PROVIDED DATA:

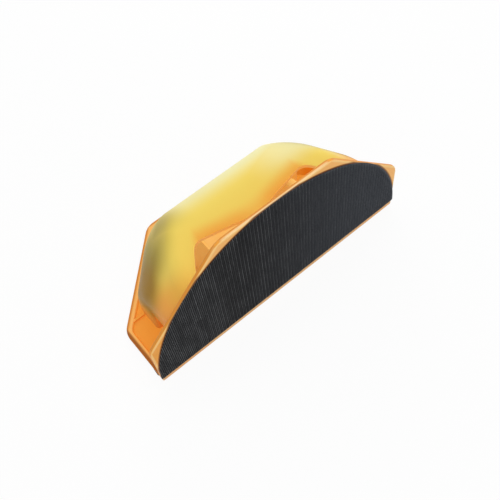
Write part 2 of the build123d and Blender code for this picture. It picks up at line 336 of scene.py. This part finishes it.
def handle_tint(graph, base):
    """Painted sheen over the palm and its right side, painted orange glow and shade over the arches and at
    the feet, painted olive and brown shade at the ends, and painted light on the hollow's faces.
    """
    side, along, out, up = corner_places(graph)
    low = graph.smaller(out, up)
    # Painted sheen, paler over the palm and its right side
    right = graph.times(graph.ramp(side, RIGHT_BY_SIDE), graph.ramp(low, RIGHT_BY_LOW))
    pale = graph.times(graph.larger(graph.ramp(low, PALM_BY_LOW), right),
                       graph.ramp(side, PALE_BY_SIDE), graph.ramp(side, PALE_END_BY_SIDE))
    base = graph.mix(pale, base, PALM_PAINTED_SHEEN)

    # Painted orange glow and shade over the arches and on the feet
    arch = graph.smaller(graph.ramp(along, ARCH_RISE, "LINEAR"), graph.ramp(along, ARCH_FALL, "LINEAR"))
    glow = graph.times(graph.ramp(graph.minus(low, arch), GLOW_OVER_ARCH),
                       graph.ramp(along, GLOW_MIDDLE_BY_ALONG), graph.ramp(along, GLOW_END_BY_ALONG))
    lowered = graph.minus(low, graph.ramp(along, FOOT_CLIMB))
    foot_glow = graph.times(graph.ramp(lowered, FOOT_BY_LOW), graph.ramp(along, FOOT_BY_ALONG))
    painted_amber = graph.times(graph.larger(glow, foot_glow), graph.ramp(graph.noise(AMBER_CLOUDS), AMBER_CLOUD))
    painted_amber_color = graph.mix(graph.times(foot_glow, graph.ramp(along, FOOT_RED_BY_ALONG)), AMBER_PAINTED_GLOW, FOOT_PAINTED_GLOW)
    base = graph.mix(painted_amber, base, painted_amber_color)

    # Painted olive and brown shade at the ends, on the outer skin only
    far = graph.plus(graph.plus(out, graph.times(along, END_SLANT)), graph.ramp(along, END_TURN))
    olive = graph.times(graph.ramp(along, OLIVE_BY_ALONG), graph.ramp(far, OLIVE_BY_FAR),
                        graph.ramp(low, OLIVE_BY_LOW), OLIVE_SHARE)
    bend = graph.times(graph.ramp(side, BEND_BY_SIDE), graph.ramp(low, BEND_BY_LOW))
    skin = outer_skin(graph)
    # Painted light on the faces of the hollow
    inside = graph.times(graph.minus(1.0, skin), graph.ramp(along, INSIDE_BY_ALONG))
    base = graph.mix(inside, base, SHELL_INSIDE_PAINTED_LIGHT)
    dark = graph.mix(graph.ramp(along, BROWN_BY_ALONG), OLIVE_PAINTED_SHADE, BROWN_PAINTED_SHADE)
    return graph.mix(graph.times(graph.larger(olive, bend), skin), base, dark)


def let_light_in(material):
    """Translucent moulding: most of the light that meets the shell goes on inside, tinted."""
    graph = Graph(material.node_tree)
    path = graph.nodes.new("ShaderNodeLightPath").outputs
    lighting = graph.larger(path["Is Shadow Ray"], path["Is Diffuse Ray"])
    through = graph.add("ShaderNodeBsdfTransparent", Color=SHELL_TINT)
    graph.blend("Material Output", graph.times(lighting, SHELL_LIGHT_SHARE),
                graph.nodes["Principled BSDF"].outputs["BSDF"], through.outputs["BSDF"])
    return material


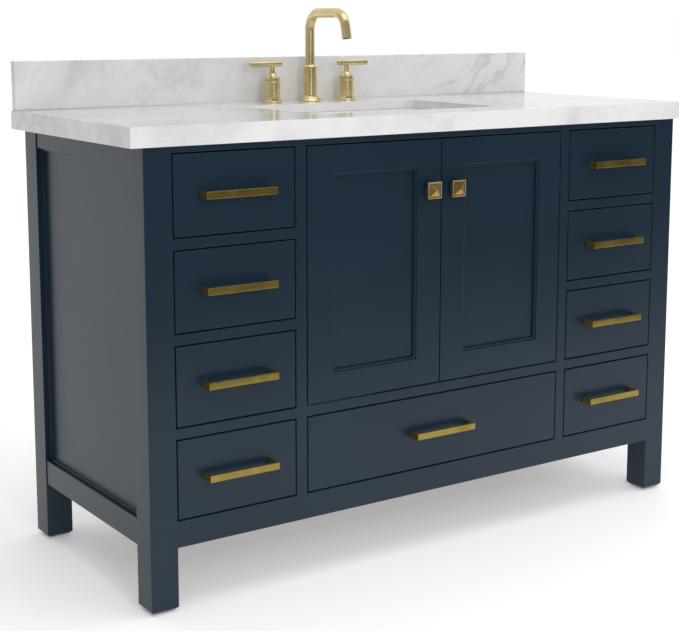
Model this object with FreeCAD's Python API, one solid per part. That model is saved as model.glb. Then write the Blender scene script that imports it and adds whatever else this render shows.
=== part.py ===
import FreeCAD, Part
import math
import os
from itertools import pairwise

# Bathroom vanity cabinet: a painted wooden carcass on four square legs, with four drawers in each side
# column, a wide drawer under a pair of shaker doors, and a marble top that carries an undermount basin
# and a widespread faucet.
#
# Millimetres. +Z is up, the front faces -Y, and the origin is on the floor under the middle of the
# bounding box. Left and right are as seen by a person who stands in front of the cabinet.

V = FreeCAD.Vector
X_AXIS = V(1, 0, 0)
Y_AXIS = V(0, 1, 0)
Z_AXIS = V(0, 0, 1)

# ---- Driving dimensions ----
TOTAL_HEIGHT = 914.4          # floor to the face of the marble
TOP_WIDTH = 1397.0
TOP_DEPTH = 558.8
SLAB = 19.05                  # thickness of the marble slab
TOP_EDGE = 38.1               # height of its built-up front and side edges
TOP_FRONT_OVERHANG = 4.0
CABINET_WIDTH = 1346.0
CABINET_DEPTH = 546.0
LEG = 57.0                    # side of the square leg
FOOT_CHAMFER = 7.0
GLIDE_RADIUS = 15.0
GLIDE_HEIGHT = 3.0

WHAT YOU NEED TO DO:
Everything from the line containing "Model this object" down to the line containing "from itertools import pairwise" should be repeated exactly, with both end lines kept and no other lines added.

TASK OUTPUT:
Model this object with FreeCAD's Python API, one solid per part. That model is saved as model.glb. Then write the Blender scene script that imports it and adds whatever else this render shows.
=== part.py ===
import FreeCAD, Part
import math
import os
from itertools import pairwise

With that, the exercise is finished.